His paper is important to keep in mind if one embarking on building an "ontology of an organisation". Too many times, I see ontologies being built without a fundamental understanding of the TELEOLOGY of the human actors. A complete ontology needs to understand teleology deeply, and I think Dr. Stephens helps us a long way in this regard.
http://files.eric.ed.gov/fulltext/ED095588.pdf
This is Kent G. Stephens paper on "Fault Tree Analysis."
Once I gave a 2 day seminar in London to a delegation of Russian academics from Moscow State University who were in the department of engineering and organisations. The first day was a total disaster because they said they wanted something "on practical project management". So, that evening I produced some slides about "and-logic" and "or-logic" and combined it with a flow diagram on "critical project analysis and implementation." I said, "This work comes largely from Dr.
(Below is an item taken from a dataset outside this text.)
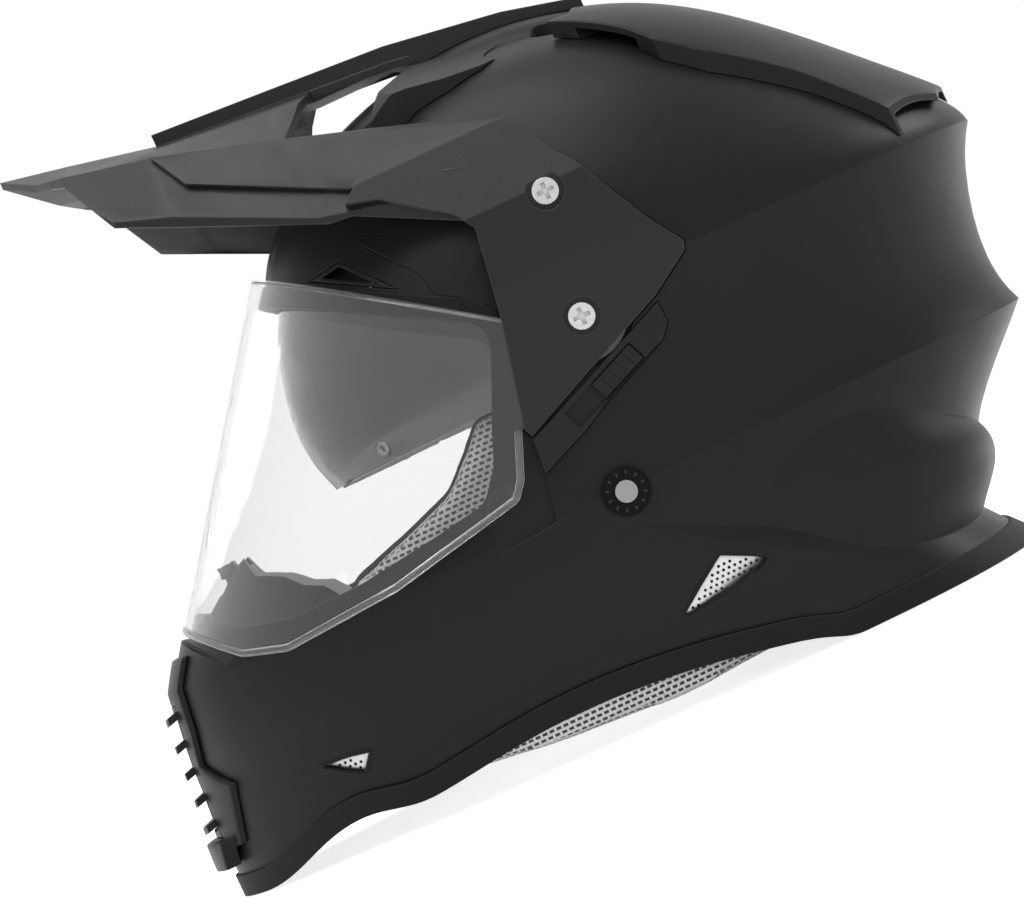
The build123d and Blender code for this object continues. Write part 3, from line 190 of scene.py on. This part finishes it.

Kent Stephens." And before I could finish my sentence, the Head of the Department, a very sharp tongued professor, said, "Yes, we know all his work in our department, and we can see that you put much effort OVERNIGHT to bring to us today your original thoughts. Thank you." And I was dismissed! The point of this story is that this was the only time in over 20 years of using Dr Kent G. Stephens ideas that anyone had ever said they knew him and his ideas.
The reason I think this paper is one of the most important papers in the 20th century is because it is the first and only paper I know of that successfully combines cultural value analysis to figuring out how organisations FAIL! Back in the day, Dr. Stephens had assistants with questionnaires ask individuals in an organisation particular sorts of "valued questions" to determine what we now call the "critical path" within an organisation. He'd figure out the critical path of communications and were most of the errors occurred that jammed up the organisation. if Aristotle were alive, he'd be very proud of Dr. Stephens' work because it's been used to fix a lot of otherwise "failing institutions". And unlike the BS consulting you see 99.99% of the time, the good doctor and his team would come up with fantastically elegant solutions. E.g., he took a failing elementary-to-high school that was in the bottom 5 of California to the top 10 in one year!
His paper is important to keep in mind if one embarking on building an "ontology of an organisation". Too many times, I see ontologies being built without a fundamental understanding of the TELEOLOGY of the human actors. A complete ontology needs to understand teleology deeply, and I think Dr. Stephens helps us a long way in this regard.